Methods of Laying Out and Checking Work

The layout of work and the verification of correct placement, orien­tation, and elevation of work are also important for maintaining project output quality. Work that is not placed correctly — misplacement of anchor bolts for the foundation, for example — will lead to an extra cost for rework and delays.

In addition to checking work, the proper layout of work is also required. The required tools needed to place anchor bolts in a foun­dation, for example, include a tape measure, plumb bob, carpen­ter’ s level, and a chalk box. Topics to discuss for the proper layout and checking of work include checking elevations at the height of concrete footing during placement and finishing the grade and floor. Methods to check for proper alignment of work in the field manufactureds recommendations for the layout of certain items are windows, overhead door, and air-handling units.

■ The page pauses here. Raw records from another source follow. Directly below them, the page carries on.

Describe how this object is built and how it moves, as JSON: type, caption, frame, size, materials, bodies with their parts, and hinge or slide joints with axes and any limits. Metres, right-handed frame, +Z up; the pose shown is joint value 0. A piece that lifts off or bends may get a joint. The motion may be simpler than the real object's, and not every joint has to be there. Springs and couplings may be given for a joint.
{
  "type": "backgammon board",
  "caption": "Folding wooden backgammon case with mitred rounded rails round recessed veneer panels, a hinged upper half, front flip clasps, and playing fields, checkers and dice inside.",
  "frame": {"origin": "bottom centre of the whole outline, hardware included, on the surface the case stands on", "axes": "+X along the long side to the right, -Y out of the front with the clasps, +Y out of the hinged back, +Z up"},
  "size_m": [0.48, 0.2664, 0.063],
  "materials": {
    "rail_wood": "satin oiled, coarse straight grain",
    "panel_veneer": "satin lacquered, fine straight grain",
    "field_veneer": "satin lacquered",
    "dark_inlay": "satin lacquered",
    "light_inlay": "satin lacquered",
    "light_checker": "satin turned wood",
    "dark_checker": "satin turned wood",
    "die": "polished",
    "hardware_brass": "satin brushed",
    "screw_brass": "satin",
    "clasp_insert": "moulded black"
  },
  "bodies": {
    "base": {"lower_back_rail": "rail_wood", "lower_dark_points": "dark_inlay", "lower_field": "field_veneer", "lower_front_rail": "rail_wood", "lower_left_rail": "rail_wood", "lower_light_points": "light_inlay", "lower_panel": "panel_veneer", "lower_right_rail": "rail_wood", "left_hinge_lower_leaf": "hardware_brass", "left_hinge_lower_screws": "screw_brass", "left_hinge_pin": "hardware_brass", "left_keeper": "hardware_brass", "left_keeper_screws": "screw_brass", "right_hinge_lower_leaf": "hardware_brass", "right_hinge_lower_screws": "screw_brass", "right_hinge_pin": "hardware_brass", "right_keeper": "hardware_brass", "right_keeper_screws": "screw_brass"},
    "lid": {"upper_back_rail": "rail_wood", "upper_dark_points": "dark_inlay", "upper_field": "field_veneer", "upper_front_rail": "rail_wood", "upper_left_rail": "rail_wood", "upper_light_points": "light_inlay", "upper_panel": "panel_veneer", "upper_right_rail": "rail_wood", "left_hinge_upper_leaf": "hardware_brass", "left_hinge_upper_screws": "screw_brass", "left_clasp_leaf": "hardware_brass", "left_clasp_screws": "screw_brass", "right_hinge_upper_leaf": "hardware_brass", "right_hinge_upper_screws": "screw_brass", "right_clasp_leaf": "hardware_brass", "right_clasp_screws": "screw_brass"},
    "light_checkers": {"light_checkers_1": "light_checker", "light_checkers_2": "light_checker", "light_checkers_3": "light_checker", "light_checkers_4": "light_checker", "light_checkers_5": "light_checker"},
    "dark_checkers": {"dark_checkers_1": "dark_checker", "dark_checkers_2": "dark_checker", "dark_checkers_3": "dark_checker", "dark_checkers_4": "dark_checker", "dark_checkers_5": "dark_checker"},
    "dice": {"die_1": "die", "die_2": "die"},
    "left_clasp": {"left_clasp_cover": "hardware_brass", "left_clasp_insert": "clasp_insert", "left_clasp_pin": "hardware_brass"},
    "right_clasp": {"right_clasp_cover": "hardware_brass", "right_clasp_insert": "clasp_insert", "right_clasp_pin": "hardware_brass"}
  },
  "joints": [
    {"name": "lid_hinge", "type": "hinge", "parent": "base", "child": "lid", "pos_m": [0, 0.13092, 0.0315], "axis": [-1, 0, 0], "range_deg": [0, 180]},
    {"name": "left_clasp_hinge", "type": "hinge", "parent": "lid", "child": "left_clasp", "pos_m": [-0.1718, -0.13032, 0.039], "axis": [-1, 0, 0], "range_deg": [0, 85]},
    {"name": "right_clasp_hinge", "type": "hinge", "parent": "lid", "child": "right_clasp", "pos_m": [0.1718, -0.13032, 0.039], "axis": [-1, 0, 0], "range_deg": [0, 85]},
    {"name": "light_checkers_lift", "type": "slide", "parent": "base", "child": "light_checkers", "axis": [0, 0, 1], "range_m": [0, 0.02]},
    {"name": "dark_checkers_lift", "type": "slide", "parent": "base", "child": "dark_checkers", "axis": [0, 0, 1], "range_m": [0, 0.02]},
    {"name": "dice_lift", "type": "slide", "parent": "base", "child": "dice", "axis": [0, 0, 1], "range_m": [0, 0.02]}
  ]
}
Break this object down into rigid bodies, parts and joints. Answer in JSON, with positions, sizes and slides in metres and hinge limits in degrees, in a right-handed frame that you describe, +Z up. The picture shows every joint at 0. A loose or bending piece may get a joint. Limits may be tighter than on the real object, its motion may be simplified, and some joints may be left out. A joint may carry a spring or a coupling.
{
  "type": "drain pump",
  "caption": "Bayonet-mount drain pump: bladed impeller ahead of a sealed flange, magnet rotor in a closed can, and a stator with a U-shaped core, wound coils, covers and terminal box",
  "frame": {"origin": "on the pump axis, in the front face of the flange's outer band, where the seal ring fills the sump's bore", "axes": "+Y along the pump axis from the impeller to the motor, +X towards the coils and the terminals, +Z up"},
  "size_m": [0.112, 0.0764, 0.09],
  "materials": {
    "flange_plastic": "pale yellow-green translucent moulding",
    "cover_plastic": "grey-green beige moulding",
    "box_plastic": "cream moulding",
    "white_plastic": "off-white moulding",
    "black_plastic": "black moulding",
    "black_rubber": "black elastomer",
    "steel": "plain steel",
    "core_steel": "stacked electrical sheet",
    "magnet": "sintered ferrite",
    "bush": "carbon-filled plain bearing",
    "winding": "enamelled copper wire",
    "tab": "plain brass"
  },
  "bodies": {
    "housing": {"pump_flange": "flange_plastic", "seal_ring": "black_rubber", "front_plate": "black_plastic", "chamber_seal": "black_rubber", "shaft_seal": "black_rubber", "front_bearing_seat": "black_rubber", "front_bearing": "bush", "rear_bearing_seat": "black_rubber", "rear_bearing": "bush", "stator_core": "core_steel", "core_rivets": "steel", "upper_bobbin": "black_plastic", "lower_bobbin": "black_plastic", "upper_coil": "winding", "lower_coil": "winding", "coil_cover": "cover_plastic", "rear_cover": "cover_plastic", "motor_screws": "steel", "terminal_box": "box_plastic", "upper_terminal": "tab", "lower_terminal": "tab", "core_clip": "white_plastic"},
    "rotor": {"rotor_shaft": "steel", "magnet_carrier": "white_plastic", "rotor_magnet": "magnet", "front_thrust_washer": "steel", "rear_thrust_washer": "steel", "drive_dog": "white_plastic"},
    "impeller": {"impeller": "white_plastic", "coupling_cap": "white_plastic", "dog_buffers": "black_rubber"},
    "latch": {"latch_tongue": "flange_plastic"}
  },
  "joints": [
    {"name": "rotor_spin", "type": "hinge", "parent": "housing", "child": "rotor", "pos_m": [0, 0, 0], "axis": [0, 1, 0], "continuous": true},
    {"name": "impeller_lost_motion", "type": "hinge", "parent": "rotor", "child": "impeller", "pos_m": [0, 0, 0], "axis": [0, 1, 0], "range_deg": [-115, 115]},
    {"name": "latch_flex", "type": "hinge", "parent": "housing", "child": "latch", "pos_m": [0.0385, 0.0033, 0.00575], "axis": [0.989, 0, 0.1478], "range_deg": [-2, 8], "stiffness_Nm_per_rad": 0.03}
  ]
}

Since quality control is the responsibility of everyone involved in the construction process, most of the engineers in construction positions will help to manage QC functions. Since it is not always clear what one needs to find in order to ensure a proper inspection, engineers should be instructed to watch for "key items" during inspection.

Another Example – QC for Steel Door and Frame Installation

1. When delivered to the site, each door and frame should be checked for damage.

2. Ensure proper size and gauge of doors.

3. Doors and frames must be stored off the ground somewhere in a place that protects them from the weather.

4. Do not stack doors or lay doors flat. This will cause doors to warp. Doors must be stacked on end of a carpet-covered racks or using other appropriate methods.

5. Check doors and frames for proper material, size, gauge, finish (satin, aluminum, milled), and anchor­age requirements.

6. Verify door installation according to the schedule shown in contract documents.

7. Fire-rated doors or frames must be used in fire-rated wall assemblies.

8. Fire-rated doors and frames must have a label attached or a certificate stating the fire-resistance rating.

9. Check for the proper location of the hinge side of the door and for proper swing of the door. (For example, fire codes require the door swing for stairwells and other egress openings must open out, not into the stairwell.)

10. Door frames in masonry walls must be installed prior to starting masonry work (masonry must not be stepped back for future installation of door frame).

11. Is the doorframe installation straight and plumb?

12. If wood blocking is required for doorframe installa­tion, make sure this activity is completed during the construction of the wall.

13. There is a uniform clearance between the door and doorframe (usually 1/8" or 3.2 mm).

14. Has adequate clearance been provided between the bottom of the door and the floor finish (carpet, tile) that will be installed?

15. Touch-up scratches and rust spots with approved paint primer.

16. Exterior doors must be insulated.

17. Check for weather-stripping requirements on exterior doors.

18. The intersection between the doorframe and wall should be caulked – check for missing caulking in hard – to-reach areas (for example, hinge-side of doorframe).